Abstract

Amenity migration has become an important force for change in non-metropolitan high amenity places around the world. Here the focus is on these places in mountain regions that attract permanent and part-time residents because of their comparatively rich concentrations of the earth's remaining natural environment and differentiated culture. Drawing on their own and others’ research and related community development experience, amenity migration, and its dependent economic migration, is identified and their socio-cultural, economic and biophysical effects are described. Although this migration has brought benefits to mountain regions, with exceptions, its characteristic result to date has been a degrading of mountain ecologies along with a complex mixture of positive and negative socio-cultural and economic outcomes.
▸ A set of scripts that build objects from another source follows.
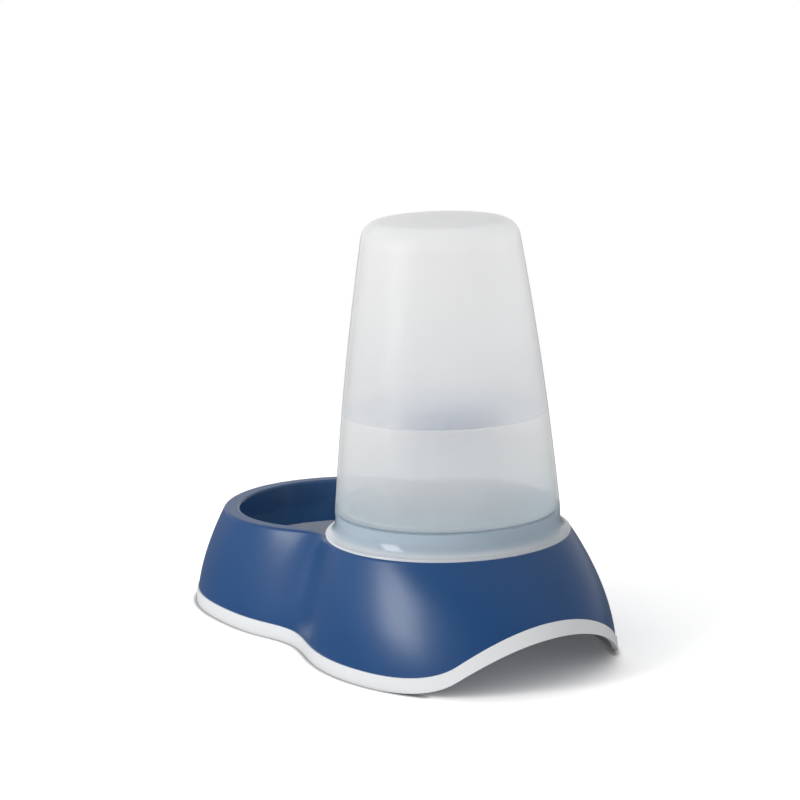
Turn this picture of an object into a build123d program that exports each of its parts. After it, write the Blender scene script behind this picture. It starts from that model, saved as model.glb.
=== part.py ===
from build123d import *
import os
from math import atan2, cos, pi, radians, sin, sqrt, tan

# Gravity water dispenser for pets, in millimetres.
# A base with a drinking bowl carries an upturned reservoir, which is closed by a screw lid with a valve.
# The origin is on the floor below the middle of the base.
# +X points from the reservoir to the bowl and +Z is up.

# Plan of the base
reservoir_x = -53.34  # puts the origin midway between the ends of the base
centre_distance = 118.8  # from the reservoir's axis to the bowl's axis
bowl_radius = 58.5  # opening of the bowl at its rim
bowl_land = 8.7  # width of the bowl's rim
well_radius = 63.5  # opening that the lid sits in
well_land = 5.1  # width of the rim below the lid's flange
basin_waist_radius = 55.0  # concave arc where the well's opening meets the bowl's
waist_lip = 3.6  # width of the rim at the waist
bowl_foot_end = 92.9  # reach of the foot from the bowl's axis, along the base
bowl_foot_side = 78.4  # reach of the foot from the bowl's axis, across the base
bowl_squareness = 2.34  # exponent of the foot's outline round the bowl, where 2 is a plain ellipse
well_foot_shift = 8.0  # the foot is widest this far behind the reservoir's axis
well_foot_end = 105.5  # reach of the foot from its widest place, away from the bowl
well_foot_inner = 120.0  # the same towards the bowl, as if the lobe went on there
well_foot_side = 81.3  # reach of the foot from the reservoir's axis, across the base
well_squareness = 1.85
waist_foot_half = 69.9  # half width of the foot at the waist

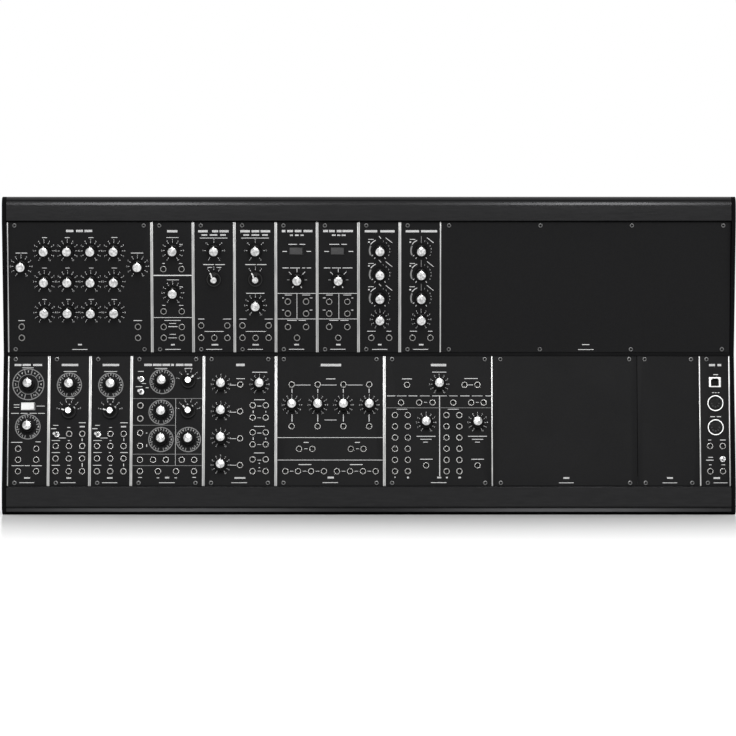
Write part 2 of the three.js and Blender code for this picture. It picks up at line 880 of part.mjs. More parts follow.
// The moving pieces of one module, each in its place and at its rest position.
function placeControls(spec, holder) {
  const put = (name, shares, shape, material) => {
    const [x, z] = placeOn(spec.units, shares);
    const mesh = named(`${spec.name}_${name}`, shape, material);
    mesh.position.set(x, 0, z);
    holder.add(mesh);
    return mesh;
  };
  for (const [name, shares] of Object.entries(spec.knobs ?? {})) {
    put(name, shares, knobShape(), knobSilver);
  }
  for (const [name, shares] of Object.entries(spec.selectors ?? {})) {
    const selector = put(name, shares, selectorShape(), knobSilver);
    selector.rotation.y = THREE.MathUtils.degToRad(shares[2]);
  }
  for (const [name, shares] of Object.entries(spec.toggles ?? {})) {
    const lever = put(name, shares, leverShape(), leverChrome);
    lever.position.y = -leverPivotHeight;
    lever.rotation.z = -leverThrow;
  }
  for (const [name, shares] of Object.entries(spec.rockers ?? {})) {
    const colour = spec.name === "oscillator_driver" ? rockerWhite : rockerBlack;
    const rocker = put(name, shares, rockerShape(rockerWidth, rockerHeight), colour);
    rocker.position.y = rockerPivotDepth;
    rocker.rotation.z = -rockerThrow;
  }
}

// One row of modules side by side on its tilted plane.
function makeRow(modules, depth, height, tilt) {
  const row = new THREE.Group();
  row.position.set(-rowWidth / 2, depth, height);
  row.rotation.x = tilt;
  let unitsUsed = 0;
  for (const spec of modules) {
    const holder = new THREE.Group();
    holder.position.x = unitsUsed * unitWidth + panelGap / 2;
    holder.add(spec.blank ? makeBlankPanel(spec) : makeModule(spec));
    placeControls(spec, holder);
    row.add(holder);
    unitsUsed += spec.units;
  }
  return row;
}

function makePowerRocker() {
  const rocker = named("power_rocker", rockerShape(powerRockerWidth, powerRockerHeight), rockerBlack);
  const [x, z] = switchPlace;
  rocker.rotation.z = Math.PI - rockerThrow;
  rocker.position.set(x, powerRockerFace - rockerPivotDepth, z);
  return rocker;
}

const synthesizer = new THREE.Group();
synthesizer.add(
  makeUpperFrontRail(),
  makeLowerFrontRail(),
  makeMiddleRail(),
  makeCheek("left_side_cheek", -1),
  makeCheek("right_side_cheek", 1),
  makeRearShell(),
  makePowerBoard(),
  makePowerRocker(),
  makeRow(upperModules, rowDeepEdge, upperRowBase, rowTilt),
  makeRow(lowerModules, bandProud, lowerRowBase, -rowTilt),
);

// The frame's origin is on the floor, under the middle of everything that stands on it.
const reach = new THREE.Box3().setFromObject(synthesizer, true);
const group = new THREE.Group();
group.add(synthesizer);
synthesizer.position.y = -(reach.min.y + reach.max.y) / 2;

export default group;
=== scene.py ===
import math

import bmesh
import bpy
from mathutils import Matrix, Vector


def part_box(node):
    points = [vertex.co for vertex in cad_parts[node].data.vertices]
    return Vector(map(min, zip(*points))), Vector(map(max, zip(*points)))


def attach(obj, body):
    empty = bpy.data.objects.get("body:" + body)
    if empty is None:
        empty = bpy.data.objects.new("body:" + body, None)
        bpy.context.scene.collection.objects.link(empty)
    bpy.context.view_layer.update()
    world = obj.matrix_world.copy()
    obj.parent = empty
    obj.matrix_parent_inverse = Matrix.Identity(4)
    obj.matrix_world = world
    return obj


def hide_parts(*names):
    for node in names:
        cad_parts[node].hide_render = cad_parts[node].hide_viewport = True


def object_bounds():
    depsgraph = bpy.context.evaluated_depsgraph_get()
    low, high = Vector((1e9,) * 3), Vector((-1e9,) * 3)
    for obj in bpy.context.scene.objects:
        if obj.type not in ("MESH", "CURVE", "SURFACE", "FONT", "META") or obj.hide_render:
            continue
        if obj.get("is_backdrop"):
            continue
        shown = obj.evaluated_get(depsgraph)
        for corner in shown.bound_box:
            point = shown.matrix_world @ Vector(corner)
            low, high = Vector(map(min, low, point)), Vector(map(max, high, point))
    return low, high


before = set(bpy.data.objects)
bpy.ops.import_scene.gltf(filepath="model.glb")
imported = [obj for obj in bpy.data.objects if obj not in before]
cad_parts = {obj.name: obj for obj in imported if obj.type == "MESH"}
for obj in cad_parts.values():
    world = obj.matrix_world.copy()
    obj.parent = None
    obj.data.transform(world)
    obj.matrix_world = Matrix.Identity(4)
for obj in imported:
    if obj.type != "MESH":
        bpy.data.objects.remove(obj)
cad_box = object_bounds()


# Camera. The instrument is seen square on from about four metres through a long lens,
# level with the lower part of the upper row.
camera = bpy.data.objects.new("camera", bpy.data.cameras.new("camera"))
bpy.context.scene.collection.objects.link(camera)
camera.location = (-0.0008, -4.0471, 0.144)
camera.rotation_euler = (math.radians(90), 0, 0)
camera.data.sensor_fit = "HORIZONTAL"
camera.data.sensor_width = 36
camera.data.lens = 199.54
camera.data.clip_end = 60
bpy.context.scene.camera = camera
bpy.context.scene.view_settings.view_transform = "Standard"


# Room. A white studio, dimmer between the camera and the two upright soft boxes in front
# and above, and the white table that the case stands on and is faintly mirrored in. Seen
# in reflections, the table is painted: painted shade darkens it towards the case's foot,
# and a painted highlight, a glowing strip along the foot that is brighter at two places,
# gives the lower band its bright line.
def feed(tree, socket, given):
    if isinstance(given, bpy.types.Node):
        given = given.outputs[0]
    if isinstance(given, bpy.types.NodeSocket):
        tree.links.new(given, socket)
    else:
        socket.default_value = given


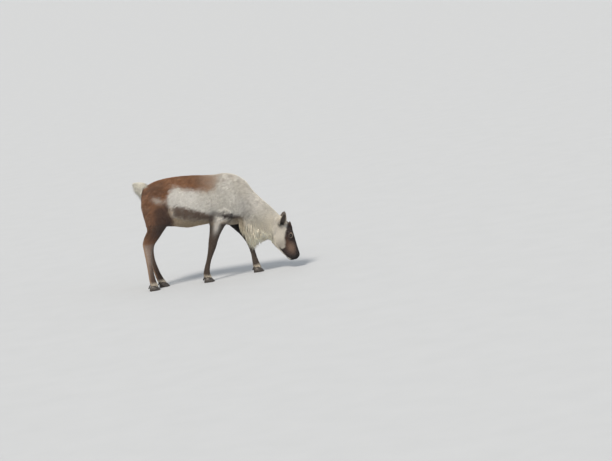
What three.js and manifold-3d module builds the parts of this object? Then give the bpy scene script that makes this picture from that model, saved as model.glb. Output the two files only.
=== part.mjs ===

The public, private and volunteer sectors responses to this phenomenon are outlined, and the authors go on to suggest that the benefits of amenity migration could be greater, if this phenomenon was much better understood and managed for ecological sustainability. At the same time, its present negative effects could be reduced or reversed. Strategic analysis, a methodology that was instrumental in formulating the amenity migration construct described here, is explained and this framework and analytical method are proposed for managing amenity migration in mountain regions. The paper also discusses amenity migration in economically developing countries and its relationship to indigenous peoples. However, the very little information available to date on these two subjects has handicapped this objective. In closing the authors suggest research priorities for amenity migration in mountain regions.